Corre-se o risco de temos num futuro próximo um gênero zumbi, como os musicais ou faroestes. Todos possuem códigos estritos que, se não respeitados resultam em pastiche, cuja a reincidência embota o público, mina a confiança dos produtores em apostas mais ousadas, sabotando-se ainda mais. As informações iniciais de Wolverine (idem, 2009) prometiam algo diferente e melhor do resultado apresentado; um filme massa véio, com um protagonista bunda gritando o tempo todo, para mostrar-se selvagem e perigoso.
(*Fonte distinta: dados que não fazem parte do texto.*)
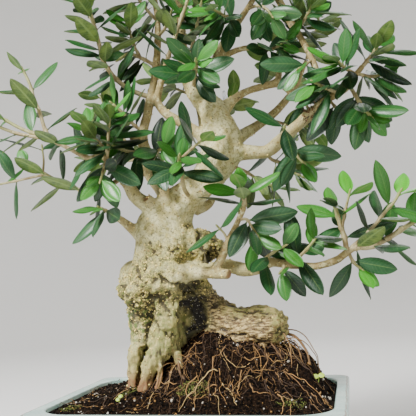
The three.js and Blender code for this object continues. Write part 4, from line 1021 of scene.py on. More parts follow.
def plain_green_finish(name, dark, light, size, roughness):
    """A small green thing's finish, mottled between two greens."""
    finish = Finish(name, Roughness=roughness)
    colour = finish.mix(finish.rise(finish.mark("kind"), 0, 1), dark, light)
    colour = finish.mix(finish.rise(finish.noise(size, 3), 0.35, 0.7, 0, 0.6), colour, light)
    return finish.give(Base_Color=colour, Normal=finish.bump(finish.noise(size / 3, 3), 0.15))


def net_finish():
    """Black moulded plastic."""
    finish = Finish("net_plastic", Roughness=0.5)
    colour = finish.mix(finish.noise(2, 3), paint(28, 28, 29), paint(52, 52, 52))
    return finish.give(Base_Color=colour, Normal=finish.bump(finish.noise(0.6, 2), 0.1))


def floor_finish(settings):
    """A plain pale matt surface."""
    return Finish("floor", Roughness=0.9, Specular_IOR_Level=0.1).give(Base_Color=settings.floor)


# ---------------------------------------------------------------- the tree

VOXEL, SMOOTHING = 1.06, 3
THICK, THICK_SIDES, LIMB_SIDES = 6, 28, 12
FLUTE_DEPTH, FLUTE_OLD = 0.07, 16  # a share of the wood's radius, full from the old radius on
CUT_ENDS = ("knob", "low_branch", "stub_low", "stub_high")
CUT_DOME, GROWN_DOME = 0.15, 0.6  # how far an end bulges, as a share of its radius
POINTS_AT_ONCE = 8000
ICO = {}  # plain balls, by how finely they are split

# Places on the wood, each the middle and the reach of an oval.
SHOULDER = ((-17, -19, 126), (10, 8, 15))
NODULES = (((-50, -12, 137), (22, 24, 20)), ((-28, -22, 134), (32, 24, 19)))
COLLAR = ((8, -27, 156), (27, 12, 9))
# The hollow and the undercut are carved and painted near-black as shade, and the bridge is painted
# darker as shade.
HOLLOW = ((-3, -8, 126), (10, 22, 28))
UNDERCUT = ((5, -18, 146), (15, 14, 6))
BRIDGE = ((9, -2, 136), (14, 20, 16))
LICHEN = ((40, 4, 131), (30, 26, 10))
LOG_END = ((62, 0, 118), (12, 22, 16))
GREEN_BULGE = ((-44, -14, 127), (24, 26, 22))
# The gap between the bole and the wedge is carved and painted with shade.
WEDGE_GAP = ((14, -8, 168), (8, 12, 9))
GRITTY = ((8, -8, 110), (24, 20, 12))
# The creases are carved, and the finish paints shade along them.
CREASES = (  # how deep, how wide, and where it runs
    (3.0, 2.3, ((5, -15, 191), (6, -15, 181), (9, -15, 172), (13, -15, 164))),
    (2.2, 1.7, ((-20, -29, 156), (-15, -29, 151), (-8, -29, 148), (0, -29, 146))),
    (1.8, 1.6, ((-31, -31, 142), (-21, -31, 143), (-11, -31, 143), (-2, -31, 139))),
    (1.8, 2.2, ((-42, -22, 164), (-37, -22, 157), (-29, -22, 151))),
    (4.2, 2.8, ((-29, -26, 130), (-34, -26, 117), (-37, -26, 99), (-40, -26, 77))),
    (2.5, 2.2, ((-9, -18, 140), (-8, -18, 124), (-10, -18, 105))),
    (1.1, 1.4, ((-27, -27, 125), (-19, -27, 117), (-14, -27, 107))),
)
FOLD = ((-29, -30, 149), (-21, -30, 147), (-14, -30, 146), (-4, -30, 142))
BEAD_COUNT, BEAD_SEAT_SEED, BEAD_SEED = 2300, 6007, 6011
SPUR, SPUR_SEED = ((93.4, -17.2, 266.3), 4.0, 120), 7411  # its middle, radius and count of scales


def fluting(ring, angles):
    """Old thick wood is fluted; thin wood is round."""
    age = min(ring.radius / FLUTE_OLD, 1) ** 2
    ripple = np.sin(3 * angles + ring.at[2] / 13) + 0.7 * np.sin(5 * angles - ring.at[2] / 7)
    return 1 + FLUTE_DEPTH * age * ripple


def raw_wood():
    """Every limb and burl as closed forms, before they grow together."""
    clay = Clay()
    for name, route in WOOD.items():
        rows = smooth_rows(route, 5)
        sides = THICK_SIDES if max(point[3] for point in route[1:]) > THICK else LIMB_SIDES
        points = tube(rows, sides, fluting, CUT_DOME if name in CUT_ENDS else GROWN_DOME)
        clay.add(points, tube_faces(len(rows), sides))
    for x, y, z, radius in BURLS:
        add_ball(clay, (x, y, z), (radius, radius, radius), 3)
    add_ball(clay, *SHOULDER, 3)
    return clay


def add_ball(clay, middle, reach, level=1, turn=(0, 0, 0), finish=0, lumps=None, **marks):
    """A ball, or an oval or lumpy one, at a point."""
    if level not in ICO:
        mesh = bpy.data.meshes.new("ball")
        ball = bmesh.new()
        bmesh.ops.create_icosphere(ball, subdivisions=level, radius=1)
        ball.to_mesh(mesh)
        ball.free()
        corners = np.array([vertex.co[:] for vertex in mesh.vertices])
        ICO[level] = (corners, [tuple(face.vertices) for face in mesh.polygons])
        bpy.data.meshes.remove(mesh)
    corners, faces = ICO[level]
    spin = np.array(Euler(turn).to_matrix())
    points = corners * np.array(reach) * (1 if lumps is None else lumps[:, None])
    clay.add(points @ spin.T + np.array(middle), faces, finish, **marks)


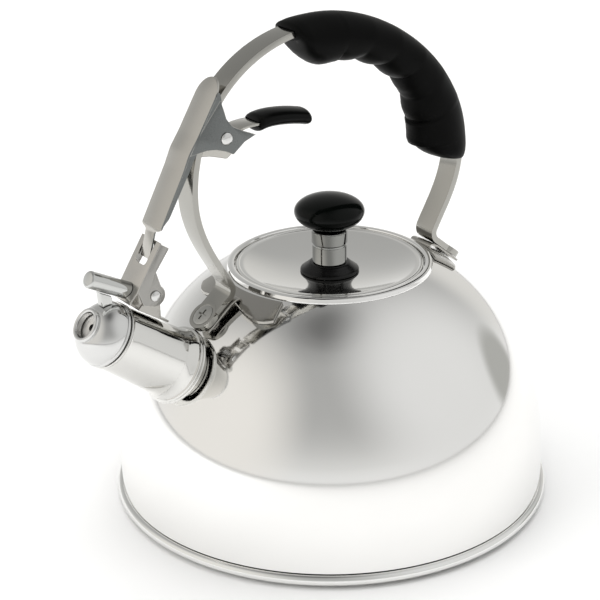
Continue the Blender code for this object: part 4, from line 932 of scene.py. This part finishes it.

E o que fazer? O de sempre: prestigiar o que é bom, foi gratificante ver Batman - The Dark Knight (idem, 2008) com sua arrecadação bilionária; e estar atento a coisas fora do mundo dos colantes e super-herois, Marcas da Violência (A History of Violence, 2005), Anti-Heroi Americano, (American Splendor, 2003), Ghost World (idem, 2001), OldBoy (idem, 2003), todos excelentes e vindos dos quadrinhos.